McAvey started with three key points. One, we need more health system transparency in America, and we do not have the national infrastructure or the tools in place right now to support it. “Two, APCDs are one of those tools. They are proven data resources that are being implemented across the country from Texas to Indiana, from Georgia to California, to support health system transparency, but they are proliferating without a national data strategy or coordinated blueprint,” he explained. “They are working independently from one another, which has resulted in several resolvable but structural barriers that limit their use and utility. Three, federal and state leaders have the opportunity to recast this model by investing locally in our state health data organizations to build national health data capacity.”

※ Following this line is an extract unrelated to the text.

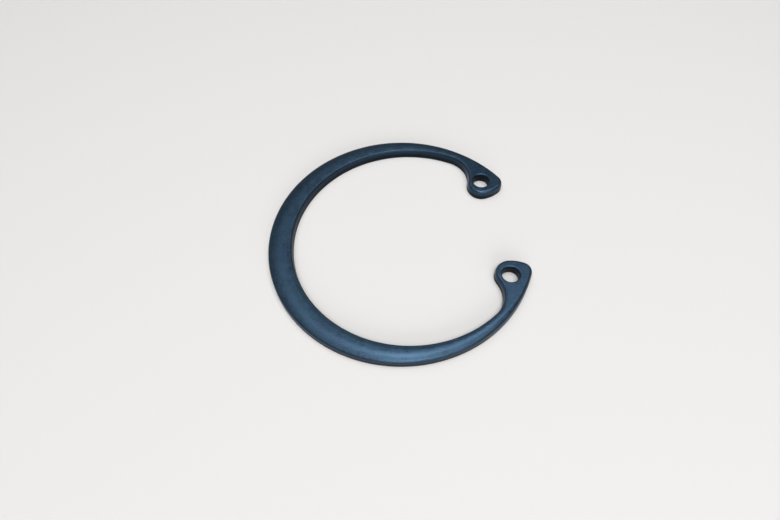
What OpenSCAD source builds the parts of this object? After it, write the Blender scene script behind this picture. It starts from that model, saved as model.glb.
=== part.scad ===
// Internal retaining ring (circlip) for a 35 mm bore, in the free state.
// Millimetres. The ring's axis is Z, its burr side lies on Z = 0 and the gap between the lugs faces +X.
// The stamped strip is widest opposite the gap and thins towards the lugs.
// Its top edges carry the roll that the punch leaves, its bottom edges are square.

/* [Ring] */
// outer diameter in the free state
free_d = 37.8; // [36:0.1:42]
// thickness of the strip
thick = 1.5; // [1.3:0.05:2]
// radial width opposite the gap
body_w = 3.5; // [3.3:0.05:3.8]
// how far the inner circle's centre is moved towards the gap
ecc = 1.2; // [1:0.05:1.3]

/* [Lugs] */
// free distance between the lugs
lug_gap = 12; // [9:0.1:14]
// radius of the lug's inner bulge
bulge_r = 2.1; // [1.8:0.05:2.5]
// distance of the bulge's centre inside the outer circle
bulge_in = 2.8; // [2.6:0.05:3.1]
// radius of the lug's outer corner
corner_r = 1.45; // [1.2:0.05:1.7]
// corner's centre from the bulge's centre, along the ring towards the gap
corner_along = 0.9; // [0.6:0.05:1.2]
// how far the outer edge stands out from the free circle at the corner
corner_out = 0.07; // [0.02:0.01:0.2]
// radius of the lug's nearly straight end face
end_r = 5; // [4:0.5:15]
// how much larger the outer edge's radius is where it runs out to the lug
flat_add = 0.7; // [0.4:0.1:6]
// radius of the neck where the lug grows out of the strip
neck_r = 4.1; // [3:0.1:5.5]

/* [Plier holes] */
// diameter of the plier holes
hole_d = 2.4; // [2:0.1:2.7]
// hole's centre from the bulge's centre, radially outwards
hole_out = 0.13; // [0:0.01:0.3]
// hole's centre from the bulge's centre, along the ring away from the gap
hole_back = 0.29; // [0:0.01:0.5]
// width of the eased edge round the top of each hole
lead_w = 0.18; // [0.1:0.01:0.22]
// depth of that eased edge
lead_h = 0.3; // [0.15:0.01:0.4]

/* [Stamped edges] */
// width of the round at the top edges
roll_w = 0.25; // [0.2:0.01:0.35]
// height of the edge's rounded part
roll_h = 0.8; // [0.6:0.01:0.9]
// width of the sloping zone along the inner edge, with the round
inner_w = 0.75; // [0.6:0.01:0.9]
// largest share of the strip's width that this zone takes
inner_part = 0.33; // [0.3:0.01:0.36]
// its fall in degrees where it meets the round
inner_fall = 9; // [4:1:14]
// how far it bends over towards the land: 0 is straight with a full crease, 1 is tangent to the land
inner_bend = 0; // [0:0.05:1]
// share of the strip's width that slopes towards the outer edge
outer_part = 0.62; // [0.5:0.01:0.63]
// width of the sloping zone round the lugs, with the round
lug_w = 0.5; // [0.42:0.01:0.6]
// fall of the outer and lug zones in degrees where they meet the round
outer_fall = 20; // [10:1:24]

/* [Hidden] */
$fn = 96;
free_r = free_d / 2;
inner_r = free_r + ecc - body_w;
flat_r = free_r + flat_add;
// centres of the arcs that bound the upper half, all tangent to one another
inner_c = [ecc, 0];
bulge_y = lug_gap / 2 + bulge_r;
bulge_c = [sqrt(pow(free_r - bulge_in, 2) - bulge_y * bulge_y), bulge_y];
rad_dir = bulge_c / norm(bulge_c);
gap_dir = [rad_dir[1], -rad_dir[0]];
corner_reach = free_r - corner_r + corner_out;
corner_rad = sqrt(corner_reach * corner_reach - corner_along * corner_along) - norm(bulge_c);
corner_c = bulge_c + corner_rad * rad_dir + corner_along * gap_dir;
hole_c = bulge_c + hole_out * rad_dir - hole_back * gap_dir;
flat_c = meet([0, 0], flat_r - free_r, corner_c, flat_r - corner_r, -1);
end_c = meet(corner_c, end_r - corner_r, bulge_c, end_r - bulge_r, -1);
neck_c = meet(bulge_c, neck_r + bulge_r, inner_c, inner_r - neck_r, -1);
// points where one arc hands over to the next
p_flat = flat_c + flat_r * unit(-flat_c);
p_corner = flat_c + flat_r * unit(corner_c - flat_c);
p_end = end_c + end_r * unit(corner_c - end_c);
p_bulge = end_c + end_r * unit(bulge_c - end_c);
p_neck = bulge_c + bulge_r * unit(neck_c - bulge_c);
p_inner = inner_c + inner_r * unit(neck_c - inner_c);
p_tip = end_c + end_r * unit(p_end + p_bulge - 2 * end_c);
// steps along each arc; the outer chain and the inner chain have the same number
n_body = 46;
n_flat = 10;
n_corner = 8;
n_end = 2;
n_neck = 8;
n_bulge = 10;
n = n_body + n_flat + n_corner + n_end;
// steps of the round and of the sloping zone, points in the edge section
n_roll = 6;
n_slope = 4;
n_sec = 2 + n_roll + n_slope;

function unit(v) = v / norm(v);
function ang(v) = atan2(v[1], v[0]);
// the crossing of two circles; side picks which of the two
function meet(a, ra, b, rb, side) =
    let (d = norm(b - a), u = (b - a) / d, h = (ra * ra - rb * rb + d * d) / (2 * d))
    a + h * u + side * sqrt(max(ra * ra - h * h, 0)) * [-u[1], u[0]];
// the short way round from one angle to the other
function turn(a, b) = let (t = b - a) t > 180 ? t - 360 : (t < -180 ? t + 360 : t);
// points and inward normals [x, y, nx, ny] along one arc, last point left out; solid is 1 with the metal inside the arc
function arc(c, r, from, to, n, solid) =
    let (a0 = ang(from - c), sweep = turn(a0, ang(to - c)))
    [for (i = [0:n - 1]) let (a = a0 + sweep * i / n)
        [c[0] + r * cos(a), c[1] + r * sin(a), -solid * cos(a), -solid * sin(a)]];

outer_chain = concat(
    arc([0, 0], free_r, [-free_r, 0], p_flat, n_body, 1),
    arc(flat_c, flat_r, p_flat, p_corner, n_flat, 1),
    arc(corner_c, corner_r, p_corner, p_end, n_corner, 1),
    arc(end_c, end_r, p_end, p_tip, n_end, 1));
inner_chain = concat(
    arc(inner_c, inner_r, inner_c - [inner_r, 0], p_inner, n_body, -1),
    arc(neck_c, neck_r, p_inner, p_neck, n_neck, -1),
    arc(bulge_c, bulge_r, p_neck, p_bulge, n_bulge, 1),
    arc(end_c, end_r, p_bulge, p_tip, n_end, 1));
tip = concat(p_tip, unit(end_c - p_tip));

// the whole edge as one closed loop, counter-clockwise from above: lower outer chain from the left,
// lower tip, lower inner chain back to the left, upper inner chain, upper tip, upper outer chain
function flip(p) = [p[0], -p[1], p[2], -p[3]];
loop = concat(
    [for (p = outer_chain) flip(p)],
    [flip(tip)],
    [for (j = [n - 1:-1:1]) flip(inner_chain[j])],
    inner_chain,
    [tip],
    [for (j = [n - 1:-1:1]) outer_chain[j]]);

// the strip is thinnest at the necks, where both sloping zones have to fit side by side
strip_min = free_r - norm(neck_c) - neck_r;
zone_fit = min(1, (strip_min - 0.1) / (inner_zone(strip_min) + outer_zone(strip_min)));
function inner_zone(w) = max(lug_w, min(inner_w, inner_part * w));
function outer_zone(w) = max(lug_w, outer_part * w);
// radial width of the strip at a point of the outer edge
function strip_w(p) = let (c = p[0] / norm(p), q = p[1] / norm(p))
    free_r - ecc * c - sqrt(inner_r * inner_r - pow(ecc * q, 2));
// share of the outer edge's form: 0 on the inner strip, 1 round the lugs and along the outer edge
function ease(t) = let (u = min(max(t, 0), 1)) u * u * (3 - 2 * u);
function share(i) = i <= n || i >= 3 * n ? 1 : ease((abs(i - 2 * n) - n_body + 2) / (n_neck + 2));
// how far the outer edge has narrowed to the lug's zone: 0 along the strip, 1 from the lug's corner on
function narrowing(i) = ease((min(i, 4 * n - i) - n_body) / n_flat);
// width of the sloping zone at a point of the loop
function zone(i) =
    let (outer = i < n || i > 3 * n,
        w = outer ? outer_zone(strip_w(loop[i])) : inner_zone(strip_w(loop[i])))
    zone_fit * (w + (lug_w - w) * (outer ? narrowing(i) : share(i)));
// edge section as [inset, height]: square foot, wall, round, sloping zone up to the flat land;
// the zone bends over to the land, with a crease there on the inner strip and none elsewhere
roll_end = 78;
function section(s, w) =
    let (bend = inner_bend + (1 - inner_bend) * s,
        fall = tan(inner_fall) + (tan(outer_fall) - tan(inner_fall)) * s,
        drop = fall * (w - roll_w) / (1 + bend))
    concat(
        [[0, 0], [0, thick - roll_h]],
        [for (k = [1:n_roll]) let (a = roll_end * k / n_roll)
            [roll_w * (1 - cos(a)) / (1 - cos(roll_end)),
             thick - roll_h + (roll_h - drop) * sin(a) / sin(roll_end)]],
        [for (k = [1:n_slope]) let (t = k / n_slope)
            [roll_w + (w - roll_w) * t, thick - drop * (1 - t) * (1 - bend * t)]]);
pts = [for (i = [0:4 * n - 1]) for (q = section(share(i), zone(i)))
    [loop[i][0] + q[0] * loop[i][2], loop[i][1] + q[0] * loop[i][3], q[1]]];
function id(i, k) = (i % (4 * n)) * n_sec + k;
edge_faces = [for (i = [0:4 * n - 1]) for (k = [0:n_sec - 2]) each [
    [id(i, k), id(i, k + 1), id(i + 1, k + 1)],
    [id(i, k), id(i + 1, k + 1), id(i + 1, k)]]];
// a flat side is a row of cross-strips between the outer and the inner chain of each half
function strips(k) = concat(
    [for (j = [0:n - 2]) each [
        [id(j, k), id(j + 1, k), id(2 * n - j - 1, k)],
        [id(j, k), id(2 * n - j - 1, k), id(2 * n - j, k)],
        [id(2 * n + j, k), id(2 * n + j + 1, k), id(4 * n - j - 1, k)],
        [id(2 * n + j, k), id(4 * n - j - 1, k), id(4 * n - j, k)]]],
    [[id(n - 1, k), id(n, k), id(n + 1, k)], [id(3 * n - 1, k), id(3 * n, k), id(3 * n + 1, k)]]);
under_faces = strips(0);
land_faces = [for (f = strips(n_sec - 1)) [f[2], f[1], f[0]]];

// bore of a plier hole with the eased edge round its top
module hole_tool() {
    rotate_extrude()
    polygon(concat(
        [[0, -1], [hole_d / 2, -1], [hole_d / 2, thick - lead_h]],
        [for (a = [18:18:72]) [hole_d / 2 + lead_w * (1 - cos(a)), thick - lead_h * (1 - sin(a))]],
        [[hole_d / 2 + lead_w, thick + 1], [0, thick + 1]]));
}

module retaining_ring() {
    color([0.16, 0.22, 0.3])
    difference() {
        polyhedron(points = pts, faces = concat(edge_faces, under_faces, land_faces), convexity = 6);
        for (side = [-1, 1])
            translate([hole_c[0], side * hole_c[1], 0])
            hole_tool();
    }
}

retaining_ring();
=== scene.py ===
"""Internal retaining ring of blued spring steel, lying flat on a pale floor.

Metres, +Z up, origin on the ring's axis in the plane of its under side, gap towards +X.
The ring is one mesh: its edge section is carried round a loop of tangent arcs, and flat
lands with two round holes close it above and below.
"""
import math
import bmesh
import bpy
import numpy as np
from mathutils import Matrix, Vector


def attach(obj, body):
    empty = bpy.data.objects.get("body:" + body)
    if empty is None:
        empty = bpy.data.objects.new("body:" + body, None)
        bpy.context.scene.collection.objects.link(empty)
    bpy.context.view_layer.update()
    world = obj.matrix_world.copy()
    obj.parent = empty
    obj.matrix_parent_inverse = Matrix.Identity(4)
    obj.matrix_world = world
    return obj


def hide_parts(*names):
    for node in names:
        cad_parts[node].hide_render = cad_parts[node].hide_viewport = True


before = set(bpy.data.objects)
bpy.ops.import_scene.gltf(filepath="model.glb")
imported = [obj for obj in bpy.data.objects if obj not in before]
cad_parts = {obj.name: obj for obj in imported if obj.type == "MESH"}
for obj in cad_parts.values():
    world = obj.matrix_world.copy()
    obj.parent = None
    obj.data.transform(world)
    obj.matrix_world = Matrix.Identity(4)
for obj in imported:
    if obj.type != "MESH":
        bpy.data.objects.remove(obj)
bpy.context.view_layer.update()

MM = 0.001
SAME_LEVEL = 1e-7  # metres within which a point lies at a height

# The ring in millimetres, with the sizes of the CAD model
FREE_R = 18.9  # outer radius in the free state
THICK = 1.5
BODY_W = 3.5  # radial width opposite the gap
ECC = 1.2  # how far the inner circle's centre is moved towards the gap
INNER_R = FREE_R + ECC - BODY_W
LUG_GAP = 12.0  # distance between the lugs
BULGE_R = 2.1  # radius of the lug's inner bulge
BULGE_IN = 2.8  # distance of the bulge's centre inside the outer circle
CORNER_R = 1.45  # radius of the lug's outer corner
CORNER_ALONG = 0.9  # corner's centre from the bulge's centre, along the ring towards the gap
CORNER_OUT = 0.07  # how far the outer edge stands out from the free circle at the corner
END_R = 5.0  # radius of the lug's nearly straight end face
FLAT_ADD = 0.7  # how much larger the outer edge's radius is where it runs out to the lug
FLAT_R = FREE_R + FLAT_ADD
NECK_R = 4.1  # radius of the neck where the lug grows out of the strip
HOLE_R = 1.2  # radius of the plier holes
HOLE_OUT = 0.13  # hole's centre from the bulge's centre, outwards
HOLE_BACK = 0.29  # the same along the ring, away from the gap
LEAD_W = 0.18  # width of the eased edge round the top of each hole
LEAD_H = 0.3  # depth of that eased edge
ROLL_W = 0.25  # width of the round at the top edges
ROLL_H = 0.8  # height of that round
ROLL_END = 78.0  # how many degrees of its quarter ellipse are kept
INNER_W = 0.75  # width of the sloping zone along the inner edge, with the round
INNER_PART = 0.33  # largest share of the strip's width that this zone takes
INNER_FALL = 9.0  # its fall in degrees
OUTER_PART = 0.62  # share of the strip's width that slopes towards the outer edge
LUG_W = 0.5  # width of the sloping zone round the lugs, with the round
OUTER_FALL = 20.0  # fall of the outer and lug zones in degrees
LAND_MIN = 0.1  # least width of the flat land, at the necks

# Millimetres that only this finer mesh has
BREAK = 0.05  # radius of the quarter round that breaks the lower edges
HOLE_BREAK = 0.04  # width of the bevel at the bottom of a hole, as high as the break
HOLE_MARGIN = 0.02  # ring of flat land round the top of a hole
BORE_LEVELS = (0.8, 0.45, BREAK)  # heights of the points down the bore
CREASE_IN, CREASE_DROP = 0.008, 0.0004  # point that softens the crease, past the zone and below the land
LAND_IN = 0.025  # how far past the zone the land starts

# Steps along the arcs of the outer edge and of the inner edge, each from the left round to the lug
OUTER_STEPS, FLAT_STEPS, CORNER_STEPS, END_STEPS = 170, 40, 20, 14
INNER_STEPS, NECK_STEPS, BULGE_STEPS = 160, 34, 30
EARLY_STEPS = 7  # how many steps before the neck the inner edge's form starts to change

# Points of the edge section: 0 to 3 broken lower edge, 4 to 6 wall, 7 to 18 round, 19 to 25 sloping zone,
# 26 crease and 27 land. The zone has one point at each of these shares of its width.
WALL_STEPS, ROUND_STEPS = 3, 12
SLOPE_SHARES = (0.15, 0.3, 0.45, 0.6, 0.75, 0.9, 0.96)

# Points of a hole's section: 0 land, 1 to 8 eased edge, 9 to 11 bore, 12 and 13 under side
LEAD_POINTS = 8
HOLE_TURNS = 120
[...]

According to the report, throughout 2022, more than 40 federal and state policymakers, regulators, researchers, and other health data leaders were engaged to confirm the legal, regulatory, technical, and operational root causes of APCD limitations and to design and test potential alternative APCD operating models that could resolve them—to the benefit of current and future state APCD users. Ideas for solutions was guided by nine principles that were identified by stakeholders as essential to the success of any model. One of those principles is that national health system transparency is needed. A national APCD is required to provide insight into national and regional health system, population health, and public health issues, the stakeholders agreed.
Another principle is that strong state health data use requires reliable and sustained funding. States are responsible for overseeing increasingly complex and interconnected health care markets but do not have commensurate resources to build and sustain the data and analytic capacity necessary to meet the needs of modern, data-driven regulatory agencies.
The stakeholders recommended the pursuit of a model that would strengthen and build from the existing state-based APCD structure to create new national health data capacity: the “Federally Facilitated State Data Partnership” model.
In this model, the report explains, “states would continue to serve as APCD data owners and have the option of participating in a national health data compact. As part of the compact, states would continue to collect payer data locally but in alignment with new national data standards and practices. States would then share collected data with a new national health data organization (HDO). In exchange for their participation, states would receive federal financial support and be granted new access to federally regulated and administered health data, such as data for the ERISA-preempted self-insured. For states without an APCD or that choose not to participate, the National HDO would collect APCD data directly from payers operating in those states to complete a national picture. The National HDO would provide national policymakers, regulators, and researchers—as well as states—with a new, centralized resource for cross-state health system administrative data.
The stakeholders envision that the National HDO would be contracted and funded by, but sit outside, the federal government and be governed by a combination of federal, state, and consumer privacy representatives in a public and transparent manner. “The National HDO governing body would be responsible for overseeing the organization and its operations as well as approving national APCD data standards, baseline privacy and security standards, and the purposes for which the national APCD may be accessed and used.”
McAvey described a series of action items required. The first is a creation of a National Health Data Organization by the federal government. This data organization’s responsibilities and functions would include developing and managing a national APCD data standard, collecting and curating the data that they receive from state APCDs in order to support national data analytics and reporting. It would support data privacy and security management both for itself as well as setting baseline standards across the country.
Another action item would be one-time funding to help implement standards. It would provide one-time capacity-building grants for states to participate in the federally facilitated APCD model.